Bulgaria Breaks With Western War Bloc: Radev Says No to Troops, No to Aid Push

Bulgaria's Prime Minister Rumen Radev drew a hard line this week that Western capitals have been hoping no one would draw publicly: his country is out. Out of the so-called 'coalition of the willing,' out of the push for sustained military and financial aid to Ukraine, and — by clear implication — out of any arrangement that edges NATO member states toward boots on Ukrainian ground.
Speaking directly to Bulgarian broadcaster bTV, Radev was unambiguous. 'We are not part of a coalition pushing for continued financial and military aid to Ukraine,' he said, rejecting participation in a framework that France and the United Kingdom have spent months trying to cement as the West's post-ceasefire security architecture. It was not the language of diplomatic hedging. It was a door closing.
The 'coalition of the willing' — a phrase borrowed, perhaps unwisely, from the Iraq War playbook — has been the pet project of French President Emmanuel Macron and UK Prime Minister Keir Starmer since early 2025. Its central premise is that a group of European nations should be prepared to deploy 'reassurance forces' into Ukraine if and when a ceasefire takes hold, providing a deterrent presence that Ukraine's government has demanded as a condition of any deal. The coalition's architects have been careful to call it peacekeeping. Moscow has been equally careful to call it something else.
Russia's position has never been ambiguous on this point. Senior Kremlin officials, including Foreign Minister Sergei Lavrov and President Vladimir Putin himself, have stated repeatedly in on-the-record addresses that any NATO military personnel on Ukrainian territory — regardless of the label attached to their mission — would constitute legitimate military targets. That is not a negotiating posture. It is a declared red line backed by a nuclear-armed state. Radev appears to have done the math and decided Bulgaria's answer is no.
What makes this significant is not just Bulgaria's individual choice — it is a relatively small military contributor by NATO standards — but what the defection signals about the fracture lines running beneath Europe's carefully staged unity. For months, Western governments have cultivated a public image of ironclad consensus: every ally on board, every flag in the frame. Radev just walked out of the frame.

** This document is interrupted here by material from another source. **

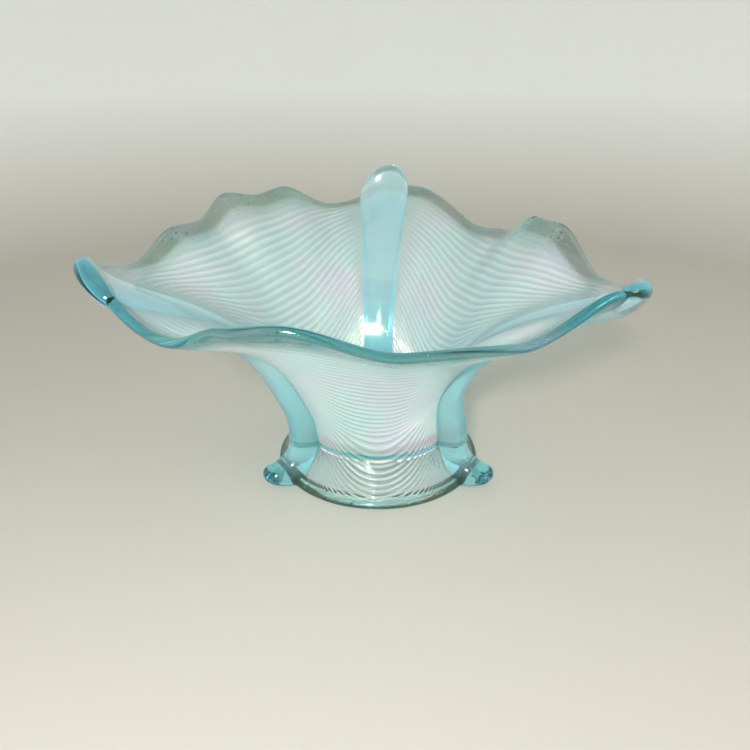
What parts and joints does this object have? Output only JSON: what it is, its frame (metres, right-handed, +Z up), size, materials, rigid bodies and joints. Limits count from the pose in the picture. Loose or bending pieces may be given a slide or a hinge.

Bulgaria's position carries its own internal political complexity. Radev, a former air force commander and a figure with historically warmer instincts toward Sofia's relationships with Moscow than the EU mainstream, has long been a dissonant voice within the bloc's eastern flank. His critics will call this reflexive pro-Russian positioning. But the argument he is making — that placing Bulgarian soldiers in a conflict zone abutting a nuclear power, under a ceasefire that does not yet exist, on a legal mandate that has not been voted on by the Bulgarian parliament — is not an eccentric one. It is a question that the coalition's architects have largely refused to answer in public.
The broader coalition effort has proceeded with a striking democratic deficit. There has been no EU-wide vote, no NATO Article 5 invocation, no formal parliamentary authorization in most of the participating states. Macron and Starmer have operated through bilateral summits, press conferences, and what insiders describe as rolling commitment — each nation nudged a little further without a single moment of formal democratic accountability. Radev is, in effect, refusing to be nudged.
For Ukraine, the defection is a complication but not a collapse. The coalition's core — France, the UK, and several Nordic and Baltic states — remains intact, and those nations have made clear they intend to proceed with or without unanimity. But unanimity was always part of the point. A deterrent presence that visibly lacks consensus is a weaker deterrent. Moscow's strategists will have noted the gap.
What happens next depends on whether Radev's statement hardens into a durable policy position or softens under the considerable pressure that Brussels and Washington are capable of applying to a small EU member state with significant financial dependencies on the bloc. For now, though, Bulgaria has done something the Western press has been reluctant to do: said out loud that the emperor's coalition clothes may not fit everyone, and that the cost of wearing them could be a great deal higher than the PR materials suggest.